* start SUPPLIED DATA *

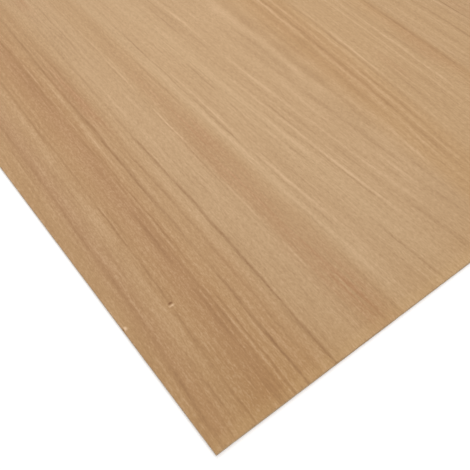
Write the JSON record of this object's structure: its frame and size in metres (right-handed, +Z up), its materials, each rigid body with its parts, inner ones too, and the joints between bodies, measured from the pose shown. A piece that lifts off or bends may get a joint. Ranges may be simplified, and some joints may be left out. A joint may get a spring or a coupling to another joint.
{
  "type": "plywood panel",
  "caption": "Flat rectangular panel of thin plywood: a fine hardwood show veneer and a back veneer glued to a thicker crossband whose grain runs across the panel.",
  "frame": {"origin": "centre of the underside, on the surface that the panel lies on", "axes": "+X along the panel's length and the grain of its outer veneers, +Y across the width, +Z up out of the show face"},
  "size_m": [1.22, 0.61, 0.0036],
  "materials": {
    "face_veneer": "sanded bare hardwood veneer, light tan with pinkish brown streaks",
    "crossband": "sawn end grain, slightly darker",
    "back_veneer": "sanded bare veneer, plainer than the show face"
  },
  "bodies": {
    "root": {"face_veneer": "face_veneer", "crossband": "crossband", "back_veneer": "back_veneer"}
  },
  "joints": []
}
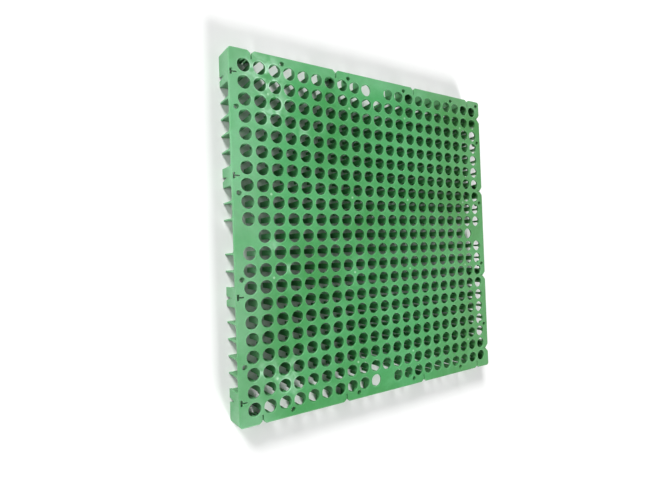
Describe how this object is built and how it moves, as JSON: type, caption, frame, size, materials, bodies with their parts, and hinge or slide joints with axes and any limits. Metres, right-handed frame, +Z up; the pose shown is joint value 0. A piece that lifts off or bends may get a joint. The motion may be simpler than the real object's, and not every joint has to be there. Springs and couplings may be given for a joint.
{
  "type": "drainage cell panel",
  "caption": "Square perforated plastic drainage cell on short legs, with closed edge blocks that carry interlock notches.",
  "frame": {"origin": "centre of the outline, on the plane the legs stand on", "axes": "+Z up through the perforated sheet, X and Y along the sides; the tee slots are on the -X side"},
  "size_m": [0.3, 0.3, 0.02],
  "materials": {
    "green_plastic": "satin moulded polypropylene"
  },
  "bodies": {
    "root": {"drainage_cell_panel": "green_plastic"}
  },
  "joints": []
}
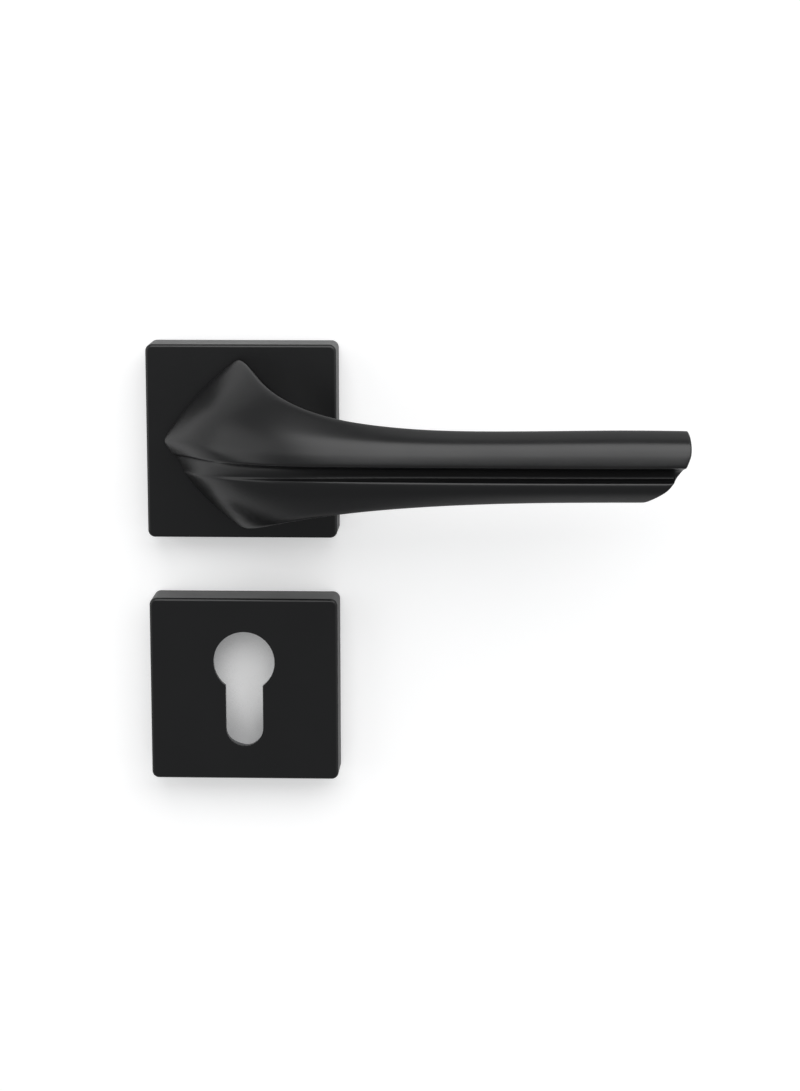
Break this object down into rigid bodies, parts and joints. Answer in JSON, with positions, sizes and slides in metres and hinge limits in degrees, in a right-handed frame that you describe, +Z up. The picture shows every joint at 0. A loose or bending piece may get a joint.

* end SUPPLIED DATA *

WRITTEN REQUEST – Quote, without alteration, the final stretch of the entries: the line with "Describe how this" onward to the last line.

WRITTEN RESPONSE –
Describe how this object is built and how it moves, as JSON: type, caption, frame, size, materials, bodies with their parts, and hinge or slide joints with axes and any limits. Metres, right-handed frame, +Z up; the pose shown is joint value 0. A piece that lifts off or bends may get a joint. The motion may be simpler than the real object's, and not every joint has to be there. Springs and couplings may be given for a joint.
{
  "type": "drainage cell panel",
  "caption": "Square perforated plastic drainage cell on short legs, with closed edge blocks that carry interlock notches.",
  "frame": {"origin": "centre of the outline, on the plane the legs stand on", "axes": "+Z up through the perforated sheet, X and Y along the sides; the tee slots are on the -X side"},
  "size_m": [0.3, 0.3, 0.02],
  "materials": {
    "green_plastic": "satin moulded polypropylene"
  },
  "bodies": {
    "root": {"drainage_cell_panel": "green_plastic"}
  },
  "joints": []
}
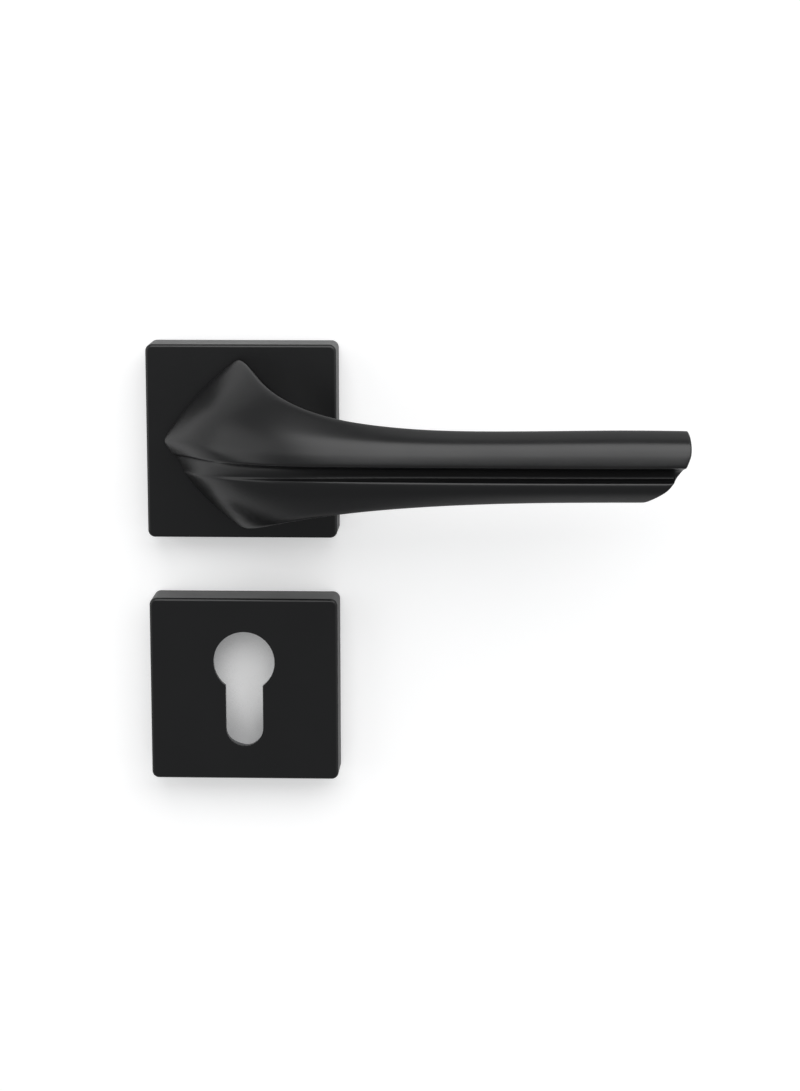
Break this object down into rigid bodies, parts and joints. Answer in JSON, with positions, sizes and slides in metres and hinge limits in degrees, in a right-handed frame that you describe, +Z up. The picture shows every joint at 0. A loose or bending piece may get a joint.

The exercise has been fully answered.